# Portugese Double Lever Corker



## Buffman (Nov 19, 2009)

I'm looking for a corker to bottle no more than two batches (<60 bottles) per year. I see most forum members lean toward preferring floor models. However, finewines.com, which many WMT members rave about, "highly" recommends a portugese double lever corker (http://www.finevinewines.com/ProdDetA.asp?PartNumber=4039).

This looks a little different than the italian models, such as at Northern Brewer. Has anyone used the portugese one recommended by finewines? It's a weekly special and I'm very tempted.


----------



## cpfan (Nov 19, 2009)

First, I'm one of the floor corker believers.

Second, how much wine do you drink? ONLY 60 bottles per year??

Third, answer this question to yourself only. How old are you?

Finally, will you be happy using #8 corks, rather than #9s? Because many people have trouble with #9s in hand corkers.

It's a poor picture of the corker, but that's the hand corker that I didn't like because it wasn't adjustable. But I have never used a hand corker for a full batch, so have no experience.

Steve


----------



## Tom (Nov 19, 2009)

Steve has it right. If only doing 2 batches (60 bottles) a hand corker is OK. Adjustable is better
BUT the double leaver I think is better than the single leaver What ever you get #8 corks will be easier that the #9 for insertion.


----------



## cpfan (Nov 19, 2009)

The single lever hand corker is for weight lifters and musclemen only. I suspect that doing thirty bottles with that would kill my hands.

Steve


----------



## mmadmikes1 (Nov 19, 2009)

I did 60 bottle all at one time with my old double lever and my arms hurt for days. but if that is all you will do in a year it will do fine.


----------



## Wade E (Nov 19, 2009)

I had both hand corkers and threw the adjustable 1 in the garbage. i liked the dbl Port. myself although Id never go back to it except for temporarily if my floor corker ever broke. I still have it just in case but its only for emergency!


----------



## TheTooth (Nov 19, 2009)

You can find great prices on floor corkers, so it seemed like a great investment to me. Unless you plan on doing 60 bottles this year and then never making wine again, I don't see how going cheap on this item saves you much in the long run.

I look at it like this. Let's say I'll only make 60 bottles per year, but I'll be making wine for the next 30 years. That's 1800 bottles of wine. If I spend $65 on a cheap floor corker, it'll be about 3.6 cents per bottle.

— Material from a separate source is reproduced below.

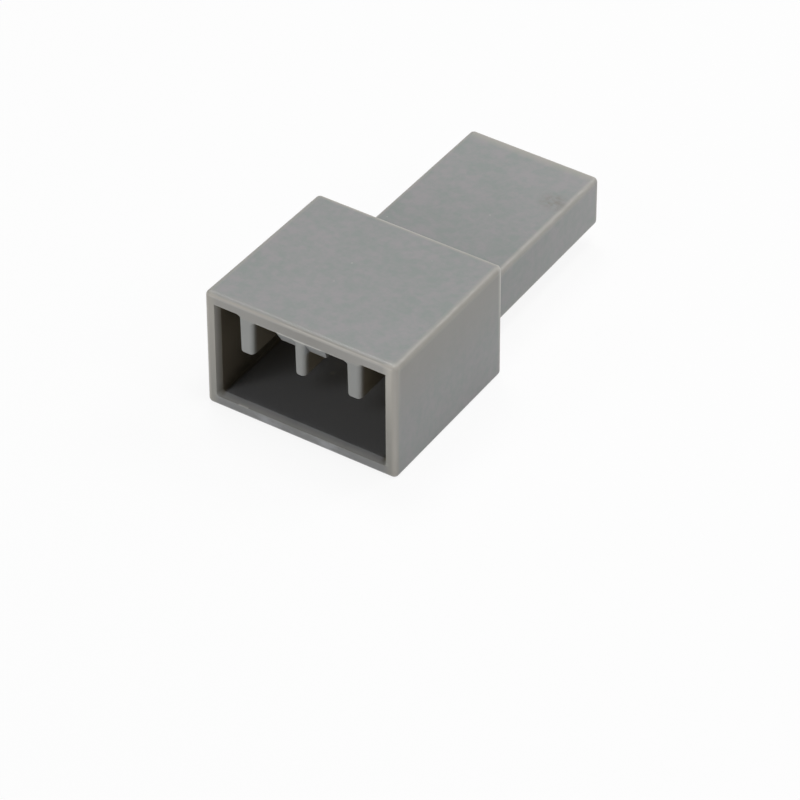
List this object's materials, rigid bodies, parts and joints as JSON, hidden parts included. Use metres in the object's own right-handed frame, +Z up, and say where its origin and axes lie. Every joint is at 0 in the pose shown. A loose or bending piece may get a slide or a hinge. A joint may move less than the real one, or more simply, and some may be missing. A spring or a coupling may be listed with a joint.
{
  "type": "pin connector plug",
  "caption": "Grey moulded connector plug with a rectangular shroud, keying ribs in the mouth, a row of blade contacts and a flat handle.",
  "frame": {"origin": "middle of the overall footprint, on the surface that the shroud rests on", "axes": "+Y from the mouth along the handle, +Z up from the underside of the shroud, X across the row of contacts"},
  "size_m": [0.02, 0.0386, 0.0124],
  "materials": {
    "housing_plastic": "satin moulded",
    "carrier_plastic": "satin moulded",
    "contact_metal": "stamped, dull",
    "strip_metal": "stamped, dull"
  },
  "bodies": {
    "root": {"housing": "housing_plastic", "contact_carrier": "carrier_plastic", "contact_1": "contact_metal", "contact_2": "contact_metal", "contact_3": "contact_metal", "contact_4": "contact_metal", "contact_5": "contact_metal", "shorting_strip": "strip_metal"}
  },
  "joints": []
}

For that I get a lot of convenience and I'm not going to be fighting a hand corker when I get older.


----------



## Midwest Vintner (Nov 19, 2009)

TheTooth said:


> I look at it like this. Let's say I'll only make 60 bottles per year, but I'll be making wine for the next 30 years. That's 1800 bottles of wine. If I spend $65 on a cheap floor corker, it'll be about 3.6 cents per bottle. For that I get a lot of convenience and I'm not going to be fighting a hand corker when I get older.



don't forget time. life is short. if you can save lots of time for little money. do it! although, i'm spoiled with my italian floor corker....


----------



## gonzo46307 (Nov 19, 2009)

I have no problem with my double handed corker. If you try to push the cork in one motion, you'll have problems. I kneel on the floor, hold the bottle between my knees, then set the cork by pushing the two levers almost horizontal with the floor, wait a breath, then push down on the levers and set the cork. You'll have a dimple in the middle of the cork, but it should be flush with the tip of the bottle.

Peace,
Bob

Edit: I use #9 corks


----------



## Wade E (Nov 19, 2009)

Yep, itll work, but a floor corker will work much better much faster making the experience worth the little extra $!!!!!!!!!!!!


----------



## outdoorsmadness (Nov 19, 2009)

i just bought a Portugese Double Lever Corker and i love it, i had no problems at all just a little dimpple in the corks, but that dosent bother me.


----------



## wines just fine (Nov 19, 2009)

For the difference in price I'd just go for the floor cork. For one thing, as others have mentioned, it allows you to use better corks. 

As they say... To die poor is unfortunate, to leave a lot of money is stupid!


----------